Start of Task material
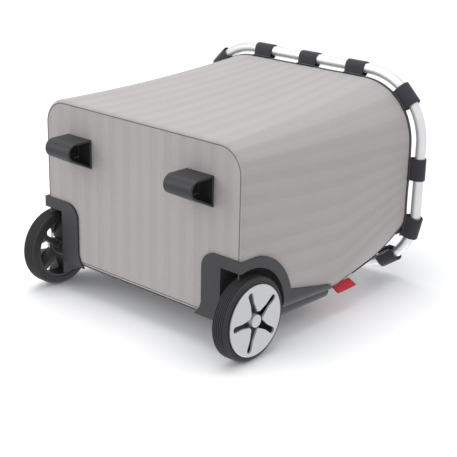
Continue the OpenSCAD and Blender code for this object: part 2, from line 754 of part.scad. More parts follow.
module lower_bracket() color(BLACK) difference() {
    union() {
        mirrored() at_column() translate([0, 0, floor_z]) cylinder(r = socket_r, h = socket_h);
        translate([-column_x, column_y - web_t / 2, floor_z]) cube([column_gap, web_t, socket_h]);
        for (x = bracket_screw_x) translate([x - 8, column_y - web_t / 2, floor_z])
            cube([16, back_y0 - fabric_t - column_y + web_t / 2 - skin_gap, socket_h]);
    }
    mirrored() at_column() translate([0, 0, floor_z + socket_floor])
        cylinder(r = outer_r + running_gap, h = socket_h);
    bracket_hole_row(screw_clear_r, column_y + web_t / 2 - 1, back_y0 + 20);
}

module top_bracket() color(BLACK) difference() {
    h = outer_top_z - bracket_z0;
    union() {
        mirrored() at_column() translate([0, 0, bracket_z0]) cylinder(r = socket_r + 2, h = h);
        translate([-column_x, column_y - 8, bracket_z0]) cube([column_gap, 16, h]);
        mirrored() translate([clamp_x0, column_y, bracket_z0])
            cube([clamp_x1 - clamp_x0, rim_back_y - column_y, h]);
    }
    mirrored() at_column() translate([0, 0, bracket_z0 - 1])
        cylinder(r = outer_r + running_gap, h = h + 2);
    translate([0, rim_back_y, rim_z]) rod_x(rim_r + running_gap, -rim_cx, rim_cx);
    clamp_screw_holes();
}

module clamp_screw_holes() mirrored() for (x = clamp_screw_x)
    translate([x, rim_back_y - 15, clamp_screw_z]) rotate([-90, 0, 0])
        cylinder(r = screw_clear_r, h = 40);

module rim_clamps() color(BLACK) difference() {
    mirrored() translate([clamp_x0, rim_back_y, bracket_z0])
        cube([clamp_x1 - clamp_x0, clamp_t, outer_top_z - bracket_z0]);
    translate([0, rim_back_y, rim_z]) rod_x(rim_r + running_gap, -rim_cx, rim_cx);
    clamp_screw_holes();
}

// ---- telescopic handle ----------------------------------------------------------------------

module outer_tube() at_column()
    tube(outer_r, outer_r - outer_tube_wall, floor_z + socket_floor, outer_top_z);
module middle_tube() at_column()
    tube(middle_r, middle_r - slide_tube_wall, middle_bottom_z, middle_top_z);
module inner_tube() at_column()
    tube(inner_r, inner_r - slide_tube_wall, inner_bottom_z, inner_top_z);

module outer_tube_right() color(SILVER) outer_tube();
module outer_tube_left() color(SILVER) mirror([1, 0, 0]) outer_tube();
module middle_tube_right() color(SILVER) middle_tube();
module middle_tube_left() color(SILVER) mirror([1, 0, 0]) middle_tube();
module inner_tube_right() color(SILVER) inner_tube();
module inner_tube_left() color(SILVER) mirror([1, 0, 0]) inner_tube();

// A flanged bush: its sleeve fits the tube round it, its bore guides the tube in it.
module guide_bush(tube_bore_r, guided_r, flange_r, z0, z1) at_column() {
    tube(tube_bore_r - running_gap, guided_r + running_gap, z0, z1);
    tube(flange_r, guided_r + running_gap, z1, z1 + bush_flange_h);
}

module outer_bushes() color(BLACK) mirrored()
    guide_bush(outer_r - outer_tube_wall, middle_r, socket_r, outer_bush_z, outer_top_z);
module middle_bushes() color(BLACK) mirrored()
    guide_bush(middle_r - slide_tube_wall, inner_r, middle_r + 1.5, middle_bush_z, middle_top_z);

// A plug on the bottom end of a sliding tube: a spigot in the tube and a slider round it.
module guide_plug(tube_r, bore_r, z0) at_column() {
    tube(tube_r - slide_tube_wall - running_gap, rod_r + easy_gap, z0, z0 + plug_h);
    translate([0, 0, z0]) tube(bore_r - skin_gap, rod_r + easy_gap, -2, 0);
}

module middle_plugs() color(BLACK) mirrored()
    guide_plug(middle_r, outer_r - outer_tube_wall, middle_bottom_z);
module inner_plugs() color(BLACK) mirrored()
    guide_plug(inner_r, middle_r - slide_tube_wall, inner_bottom_z);

module middle_bridge() color(BLACK) difference() {
    union() {
        mirrored() at_column() translate([0, 0, bridge_z]) cylinder(r = socket_r, h = bridge_h);
        translate([-column_x, column_y - 5, bridge_z]) cube([column_gap, 10, bridge_h]);
    }
    mirrored() at_column() translate([0, 0, bridge_z - 1])
        cylinder(r = middle_r + running_gap, h = bridge_h + 2);
}

// The grip's outer form: a bar with two legs down to the inner tubes.
module grip_form(r) {
    translate([0, column_y, grip_axis_z]) rod_x(r, -column_x, column_x);
    mirrored() translate([column_x, column_y, grip_axis_z]) sphere(r = r);
    mirrored() at_column() translate([0, 0, grip_leg_z])
        cylinder(r = r, h = grip_axis_z - grip_leg_z);
}

module grip_hollow() translate([0, column_y, grip_axis_z])
    rod_x(grip_r - grip_wall, -column_x - 3, column_x + 3);

module grip_screw_holes() mirrored() translate([pillar_x, column_y, grip_axis_z - 15])
    cylinder(r = screw_clear_r, h = 15 + grip_r - grip_wall - 1);

module below_seam() translate([-column_gap, column_y - 30, grip_leg_z - 1])
    cube([2 * column_gap, 60, grip_axis_z - grip_leg_z + 1]);

module screw_pillars() mirrored() translate([pillar_x, column_y, grip_axis_z - grip_r + 1])
    cylinder(r = pillar_r, h = 2 * grip_r - 2);

module grip_shell() difference() {
    union() {
        difference() {
            grip_form(grip_r);
            grip_hollow();
        }
        intersection() {
            screw_pillars();
            grip_form(grip_r);
        }
    }
    mirrored() at_column() translate([0, 0, grip_leg_z - 1])
        cylinder(r = inner_r + running_gap, h = inner_top_z - grip_leg_z + 1);
    mirrored() at_column() translate([0, 0, grip_leg_z])
        cylinder(r = rod_r + 2, h = grip_axis_z - grip_leg_z);
    grip_screw_holes();
    translate([0, column_y, grip_axis_z + 10]) cube([button_w + 2 * skin_gap,
                                                     button_d + 2 * skin_gap, 20], center = true);
}

module grip_lower() color(BLACK) intersection() {
    grip_shell();
    below_seam();
}
module grip_upper() color(BLACK) difference() {
    grip_shell();
    below_seam();
}
module grip_screws() color(STEEL) mirrored()
    translate([pillar_x, column_y, grip_axis_z - grip_r]) rotate([180, 0, 0]) screw(16);

// The button, and the yoke that reaches past the screw pillars to the two release rods.
module release_button() color(BLACK) {
    y = -pillar_r - easy_gap - yoke_w;
    translate([0, column_y, (yoke_z + button_top_z) / 2])
        cube([button_w, button_d, button_top_z - yoke_z], center = true);
    translate([-column_x - yoke_tab, column_y + y, yoke_z])
        cube([column_gap + 2 * yoke_tab, yoke_w, yoke_h]);
    mirrored() translate([column_x - yoke_tab, column_y + y, yoke_z])
        cube([2 * yoke_tab, rod_r + embed - y, yoke_h]);
}

module release_rods() color(STEEL) mirrored() at_column()
    translate([0, 0, inner_bottom_z + 2]) cylinder(r = rod_r, h = yoke_z - inner_bottom_z - 2);

module button_spring() color(STEEL) translate([0, column_y, 0])
    tube(spring_r, spring_r - spring_wall, spring_z, yoke_z - skin_gap);

// ---- the trolley ----------------------------------------------------------------------------

basket_wrap();
basket_back();
basket_bottom();
edge_binding();
base_board();
back_liner();
seam_tag();
rim_tube();
rim_spigot();
rim_loops();
wheel_housing_right();
wheel_housing_left();
back_plate();
housing_screws();
axle_right();
axle_left();
axle_washers();
axle_clips();
tyre_right();
tyre_left();
wheel_core_right();
wheel_core_left();
wheel_cap_right();
wheel_cap_left();
hub_disc_right();
hub_disc_left();
wheel_bushes_right();
wheel_bushes_left();
foot_right();
foot_left();
foot_screws();
lower_bracket();
bracket_screws();
top_bracket();
rim_clamps();
clamp_screws();
outer_tube_right();
outer_tube_left();
outer_bushes();
middle_tube_right();
middle_tube_left();
middle_bridge();
middle_bushes();
middle_plugs();
inner_tube_right();
inner_tube_left();
inner_plugs();
grip_lower();
grip_upper();
grip_screws();
release_button();
release_rods();
button_spring();
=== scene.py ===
import json
import math

import bmesh
import bpy
import numpy as np
from mathutils import Matrix, Vector


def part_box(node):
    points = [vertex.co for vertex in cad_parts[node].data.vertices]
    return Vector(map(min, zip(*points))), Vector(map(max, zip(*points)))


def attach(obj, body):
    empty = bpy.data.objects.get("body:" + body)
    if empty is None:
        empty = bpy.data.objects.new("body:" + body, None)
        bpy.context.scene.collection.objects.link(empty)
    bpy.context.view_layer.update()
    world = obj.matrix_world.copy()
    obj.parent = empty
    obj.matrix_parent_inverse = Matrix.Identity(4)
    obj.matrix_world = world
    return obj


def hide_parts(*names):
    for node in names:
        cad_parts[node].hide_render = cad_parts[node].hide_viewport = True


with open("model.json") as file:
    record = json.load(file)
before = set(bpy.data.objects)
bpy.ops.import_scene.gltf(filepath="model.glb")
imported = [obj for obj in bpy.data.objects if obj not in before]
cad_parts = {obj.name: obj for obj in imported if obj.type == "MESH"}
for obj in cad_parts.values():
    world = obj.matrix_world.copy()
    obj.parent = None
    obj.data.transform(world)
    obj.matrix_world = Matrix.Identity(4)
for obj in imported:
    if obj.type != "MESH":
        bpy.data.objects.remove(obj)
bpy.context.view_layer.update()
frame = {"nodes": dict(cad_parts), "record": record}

# ---- sizes, in millimetres, the same as the CAD's ---------------------------------------------
MM = 0.001
BASE_Z, WALL_H = 41.0, 345.0
TOP_Z = BASE_Z + WALL_H
SIDE_X, SIDE_FLARE = 184.0, 8.5
FRONT_Y, FRONT_FLARE = -119.05, 22.5
BACK_Y, BACK_FLARE = 113.45, 14.5
FRONT_R, BACK_R, TOP_R = 38.0, 14.0, 84.0
BACK_START, EDGE_RISE = 200.0, 10.0
NOTCH_DEPTH, NOTCH_ANGLE, BACK_DROP = 84.0, 10.0, 4.0
RIM_LIFT, RIM_REACH = 11.0, 10.0
RIM_Z = TOP_Z + RIM_LIFT
RIM_X = SIDE_X + SIDE_FLARE + RIM_REACH
RIM_FRONT = FRONT_Y - FRONT_FLARE - RIM_REACH
RIM_BACK = BACK_Y + BACK_FLARE + RIM_REACH
RIM_CORNER = TOP_R + RIM_REACH
RIM_CX = RIM_X - RIM_CORNER
RIM_FRONT_CY, RIM_BACK_CY = RIM_FRONT + RIM_CORNER, RIM_BACK - RIM_CORNER
CLOTH_T, FLOOR_T = 2.0, 1.8     # cloth of the walls and of the bottom panel
FOLD_R = 5.0           # rounding where a wall turns into the bottom panel
WEB_T, WEB_W = 1.5, 32.0
LOOP_R, CURVED_LOOP_R = 8.7, 9.7
TAIL_IN, TAIL_OUT = 20.0, 3.2
SEAM_ANGLE, TAG_TURN = 55.0, 30.0
SEAM_TOP = TOP_Z - NOTCH_DEPTH - 1
STRAP_LOW, STRAP_END = SEAM_TOP - 11, 6.0
WHEEL_R = 56.0
AXLE_Y, AXLE_Z = 104.95, WHEEL_R
WELL_CUT_R, WELL_CUT_X, WELL_CUT_L = 69.0, 149.0, 120.0
STRIP_TOP = 228.0
FOOT_X, FOOT_Y, FOOT_W, FOOT_L, FOOT_NOSE = 112.5, -74.05, 49.0, 41.0, 13.0


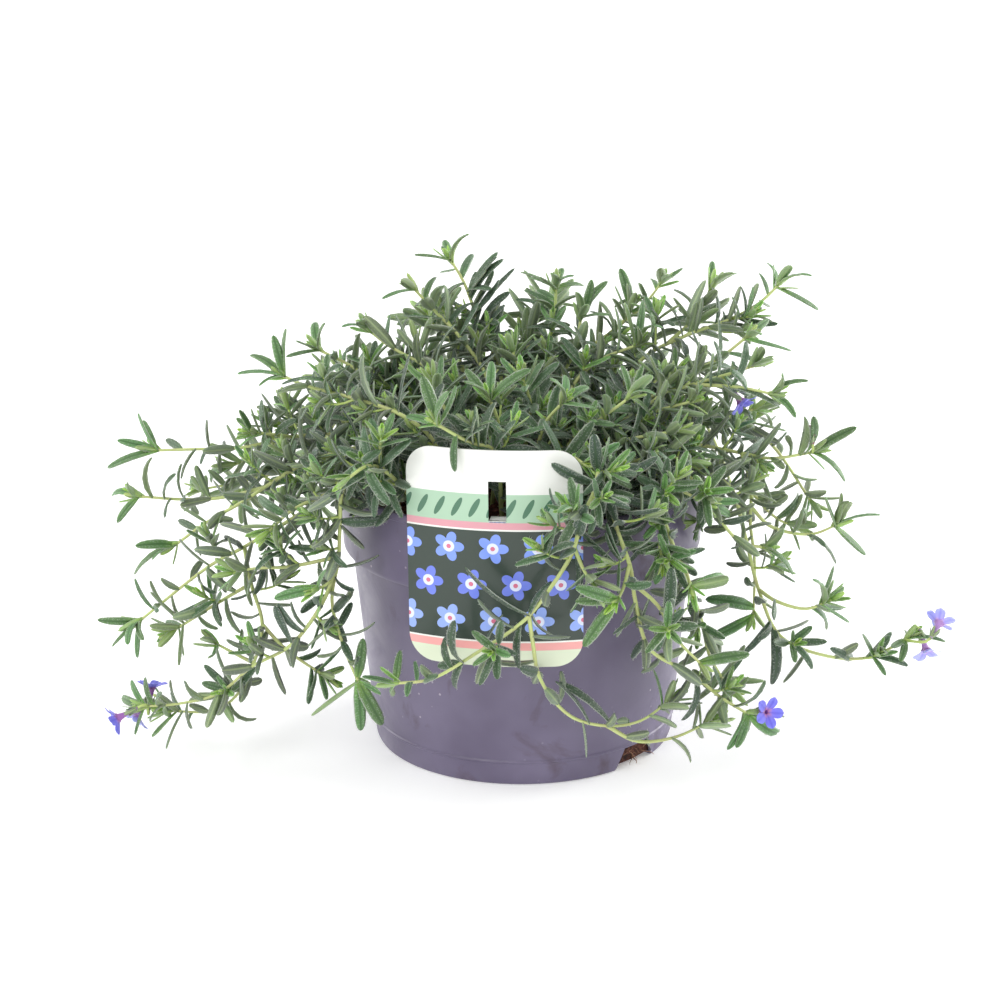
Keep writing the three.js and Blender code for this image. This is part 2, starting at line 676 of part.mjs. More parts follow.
End of Task material
■ Given exercise
Repeat, exactly as they stand above, the lines from the line with "module release_rods() color(STEEL)" to the line with "record = json.load(file)", both lines included.

■ Solution to this problem
module release_rods() color(STEEL) mirrored() at_column()
    translate([0, 0, inner_bottom_z + 2]) cylinder(r = rod_r, h = yoke_z - inner_bottom_z - 2);

module button_spring() color(STEEL) translate([0, column_y, 0])
    tube(spring_r, spring_r - spring_wall, spring_z, yoke_z - skin_gap);

// ---- the trolley ----------------------------------------------------------------------------

basket_wrap();
basket_back();
basket_bottom();
edge_binding();
base_board();
back_liner();
seam_tag();
rim_tube();
rim_spigot();
rim_loops();
wheel_housing_right();
wheel_housing_left();
back_plate();
housing_screws();
axle_right();
axle_left();
axle_washers();
axle_clips();
tyre_right();
tyre_left();
wheel_core_right();
wheel_core_left();
wheel_cap_right();
wheel_cap_left();
hub_disc_right();
hub_disc_left();
wheel_bushes_right();
wheel_bushes_left();
foot_right();
foot_left();
foot_screws();
lower_bracket();
bracket_screws();
top_bracket();
rim_clamps();
clamp_screws();
outer_tube_right();
outer_tube_left();
outer_bushes();
middle_tube_right();
middle_tube_left();
middle_bridge();
middle_bushes();
middle_plugs();
inner_tube_right();
inner_tube_left();
inner_plugs();
grip_lower();
grip_upper();
grip_screws();
release_button();
release_rods();
button_spring();
=== scene.py ===
import json
import math

import bmesh
import bpy
import numpy as np
from mathutils import Matrix, Vector


def part_box(node):
    points = [vertex.co for vertex in cad_parts[node].data.vertices]
    return Vector(map(min, zip(*points))), Vector(map(max, zip(*points)))


def attach(obj, body):
    empty = bpy.data.objects.get("body:" + body)
    if empty is None:
        empty = bpy.data.objects.new("body:" + body, None)
        bpy.context.scene.collection.objects.link(empty)
    bpy.context.view_layer.update()
    world = obj.matrix_world.copy()
    obj.parent = empty
    obj.matrix_parent_inverse = Matrix.Identity(4)
    obj.matrix_world = world
    return obj


def hide_parts(*names):
    for node in names:
        cad_parts[node].hide_render = cad_parts[node].hide_viewport = True


with open("model.json") as file:
    record = json.load(file)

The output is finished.